To create Cosmic Generator, which premiered at Skulptur Projekte Münster in 2017, Rottenberg filmed in two locations at opposite ends of the earth: a Chinese restaurant in Mexicali, a border town between Mexico and California, and a wholesale market in Yiwu, China. She collapses notions of distance and time to consider how masses of plastic objects sold in the Yiwu Market circulate the globe freely and rapidly, while people and certain products face greater restrictions to crossing the US-Mexico border. As with many of Rottenberg’s works, the sequences of Cosmic Generator orbit one another, producing new connections.
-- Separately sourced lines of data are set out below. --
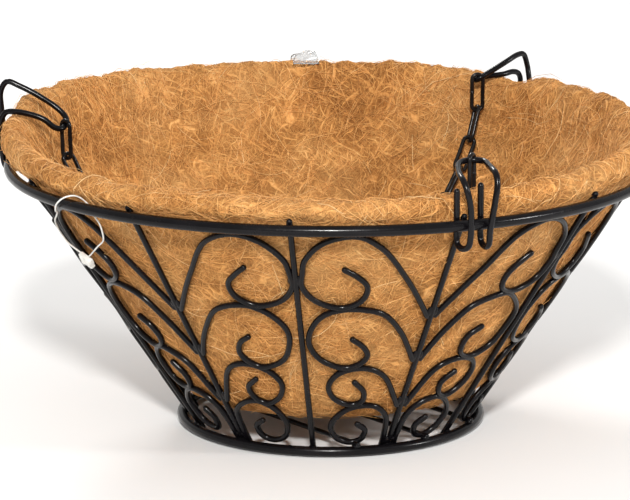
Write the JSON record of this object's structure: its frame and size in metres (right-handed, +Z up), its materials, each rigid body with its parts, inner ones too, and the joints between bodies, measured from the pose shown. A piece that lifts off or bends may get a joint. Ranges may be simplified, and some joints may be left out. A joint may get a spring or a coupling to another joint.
{
  "type": "hanging basket",
  "caption": "Round wire hanging basket with scrolled sides, a moulded coir liner, three rim clips on chains and a hanging hook.",
  "frame": {"origin": "centre of the basket's underside, on the plane that the base ring rests on", "axes": "+Z up through the basket's mouth; the three cross bars of the base run along Y"},
  "size_m": [0.3671, 0.3635, 0.1881],
  "materials": {
    "black_wire": "black gloss coated steel wire",
    "chain_steel": "black gloss coated chain, bright where it has rubbed",
    "coir": "matted coconut fibre, golden brown",
    "clear_nylon": "translucent nylon and film"
  },
  "bodies": {
    "cradle": {"rim_ring": "black_wire", "base_ring": "black_wire", "cross_bar_left": "black_wire", "cross_bar_middle": "black_wire", "cross_bar_right": "black_wire", "plain_rib_1": "black_wire", "plain_rib_2": "black_wire", "plain_rib_3": "black_wire", "plain_rib_4": "black_wire", "plain_rib_5": "black_wire", "plain_rib_6": "black_wire", "branch_rib_1": "black_wire", "branch_rib_2": "black_wire", "branch_rib_3": "black_wire", "branch_rib_4": "black_wire", "branch_rib_5": "black_wire", "branch_rib_6": "black_wire", "scroll_stack_1a": "black_wire", "scroll_stack_1b": "black_wire", "scroll_stack_2a": "black_wire", "scroll_stack_2b": "black_wire", "scroll_stack_3a": "black_wire", "scroll_stack_3b": "black_wire", "scroll_stack_4a": "black_wire", "scroll_stack_4b": "black_wire", "scroll_stack_5a": "black_wire", "scroll_stack_5b": "black_wire", "scroll_stack_6a": "black_wire", "scroll_stack_6b": "black_wire", "coir_liner": "coir", "chain_front": "chain_steel", "chain_back": "chain_steel", "chain_left": "chain_steel", "hanging_hook": "chain_steel", "tag_loop": "clear_nylon", "clear_loop": "clear_nylon"},
    "clip_front": {"clip_front": "chain_steel"},
    "clip_back": {"clip_back": "chain_steel"},
    "clip_left": {"clip_left": "chain_steel"}
  },
  "joints": [
    {"name": "clip_front_swing", "type": "hinge", "parent": "cradle", "child": "clip_front", "pos_m": [-0.04019, -0.1734, 0.146], "axis": [0.9742, -0.2258, 0], "range_deg": [0, 30]},
    {"name": "clip_back_swing", "type": "hinge", "parent": "cradle", "child": "clip_back", "pos_m": [0.1733, 0.04065, 0.146], "axis": [-0.2284, 0.9736, 0], "range_deg": [0, 30]},
    {"name": "clip_left_swing", "type": "hinge", "parent": "cradle", "child": "clip_left", "pos_m": [-0.13007, 0.12151, 0.146], "axis": [-0.6826, -0.7308, 0], "range_deg": [0, 30]}
  ]
}
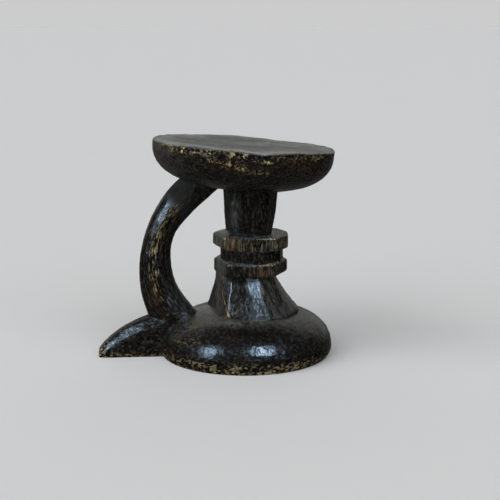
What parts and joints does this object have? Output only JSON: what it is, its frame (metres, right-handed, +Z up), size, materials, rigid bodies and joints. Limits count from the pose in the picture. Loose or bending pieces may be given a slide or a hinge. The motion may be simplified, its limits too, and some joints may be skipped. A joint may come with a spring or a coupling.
{
  "type": "carved wooden stool",
  "caption": "Low carved wooden stool with a round bowl-shaped seat, a hewn ringed column, a domed base, and a curved handle over a horn-shaped tail.",
  "frame": {"origin": "middle of the base's flat underside, on the ground", "axes": "+Z up, the handle and the tail along -X, the side seen in the picture towards -Y"},
  "size_m": [0.3244, 0.2463, 0.301],
  "materials": {
    "blackened_wood": "blackened and waxed hardwood, worn to ochre on the edges"
  },
  "bodies": {
    "root": {"carved_stool": "blackened_wood"}
  },
  "joints": []
}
Together, the works in the exhibition trace central themes in Rottenberg’s oeuvre, including labor, technology, distance, energy, and the increasingly interconnected relationship between the mechanical and the corporeal. Through these works, Rottenberg explores how seemingly insignificant objects and practices can radically alter our climate, our social structures, the ways we communicate and interact with one another, and aspects of our existence that we cannot elucidate or even imagine.

A fully illustrated catalogue published by the New Museum accompanies the exhibition. The catalogue includes an essay by curator Margot Norton, a conversation between Mika Rottenberg and art historian Julia Bryan-Wilson, and newly commissioned texts on the artist’s work by social and political theorists Diana Coole and Samantha Frost.